HUME: Now, the idea here is, I assume, that the critics here, the critics of the plan believe, that although parents may actually pass the money to the schools, that if you are in a jurisdiction where nearly all the schools are religious schools of one kind or another, and the money comes from the taxpayers and goes to the parents in the form of vouchers, that in effect what you have is simply money being funneled one way or another to support religious schools and thereby supporting, that is to stay establishing, religion. Have I got that argument stated correctly?

TURLEY: You said it quite well.

And, actually, over 90 percent of the students under the voucher plan have ended up going to sectarian or religious schools. But what the argument of Ohio is, is that, look, that's a choice. And Justice Thomas in a case called Mitchell, for plurality, it wasn't a majority opinion, but in year 2000, he made some very strong changes in how the court viewed this matter.

And he said, look, there's a fundamental difference when this money passes through the hands of citizens.

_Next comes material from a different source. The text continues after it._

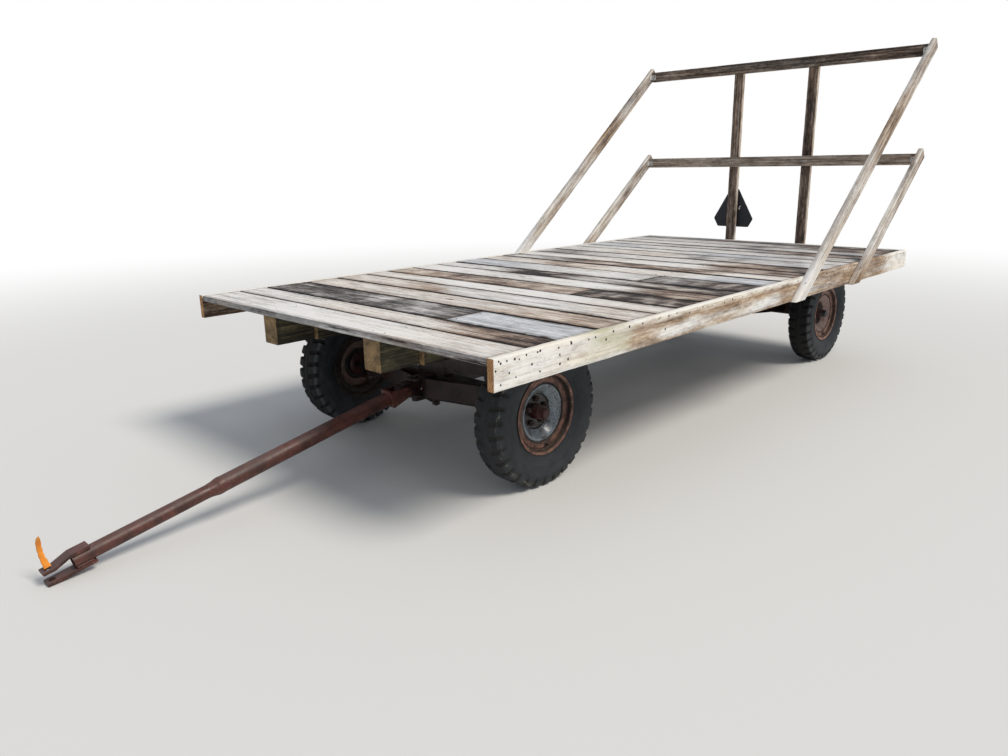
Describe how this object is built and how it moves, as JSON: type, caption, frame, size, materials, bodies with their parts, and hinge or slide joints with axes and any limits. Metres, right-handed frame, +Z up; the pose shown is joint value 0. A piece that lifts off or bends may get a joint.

It doesn't go directly to the schools. But where the states go to the citizens and say, here's money. You choose.

He said that type of neutrality is key.

Now, that opinion did not have a majority. It had what is called a plurality, because Justice O'Connor, who is going to be key in this case, was the turning vote. And so all eyes are on her.

HUME: So she went the same way on the case, but didn't join in that argument — that view of it, right?

TURLEY: That's right. But you know, this is an incredibly important case.

For three decades, we've been looking at the court tacking and moving around this issue. We may finally see the Supreme Court, either by plurality or a slim majority, say this voucher program passes constitutional muster because the checks go to the parents.

But I got to tell you, the dissent — if that's the case, you're going to have a roaring dissent, because they're going to say that, look, this is just a fig leaf. These checks are sent to the school and are simply endorsed by the parents and that this is a pretty thinly veiled state support for religion.

HUME: Well, let me ask you a factual question here. As you understand it, if there were more nonsectarian, nonreligious private schools in the area around Cleveland, and parents were sending their children there, I assume this issue would not necessarily arise? Am I correct about that?

TURLEY: Well, it wouldn't be, I think, as heightened in terms of all of the opposition to it.

But I think that the issue would still be there in terms of those sectarian schools that are still getting money.

But I think what you are really seeing now is the final culmination on this court, that we may have out of this case emerge for the first time a very clear ruling by the court as to where the new line between the government and religious organizations currently is.

And what's interesting is, in that 2000 opinion, Mitchell...

HUME: What was the issue in that case?

TURLEY: That was actually educational funds and resources. It wasn't a voucher program, but Justice Thomas actually said that the past approach by the court was born in bigotry.

He actually said that those justices that have maintained this high and deep wall have had a bigotry against religious organizations. That's how tense this language is.

Brit, if you take a look at the lower court discussion from the sixth circuit, it looks like a WWF fight. I mean, the only thing that thee lower judges didn't do was beat each other with chairs.

HUME: You're talking about the decision that's being appealed here in this school voucher case?

TURLEY: That's right. I mean, these justices are as divided as society.

I have never seen such angry words coming out of judges and justices. And I promise you, the decision in this case from this court is going to be as angry.

HUME: Now, we heard today — Brian Wilson reported and other accounts said as well, that the harshest questions, and a lot of them, the toughest questions, were asked by Justice O'Connor, were reserved for the anti- voucher forces and that, relatively speaking, the pro-voucher advocate got off easily.

Now, you could probably advise us as to how to read that kind of thing. Does it tell you anything, that that's how that went?

TURLEY: Well, you know, reading comments from justices is like looking at the entrails of a goat. It has a fairly low ratio of success. But, in this case, you can bet that if O'Connor is willing to vote with the conservative majority, she will write this opinion, and she will set the new doctrine of where that line is.

I think that she is gravitating, I would guess, towards Cleveland and towards the vouch are program, because I think that if you look at her concurrence in that 2000 opinion, she was pretty close on material points. What she didn't like is the way that Thomas went about it. She said it was breathtaking in how far it could be read. She wanted something more moderate.

This voucher program may be the ticket for her to finally sign on with the majority. And people like Thomas and Rehnquist may be willing to give a little to get that 5 - 4 vote that will finally say to all 50 states, you can have voucher programs and it can go to religious schools.

HUME: And last question, real quick. You expect it to be 5 - 4?

TURLEY: I would be surprised if it was more than 5 - 4. It could even be a plurality.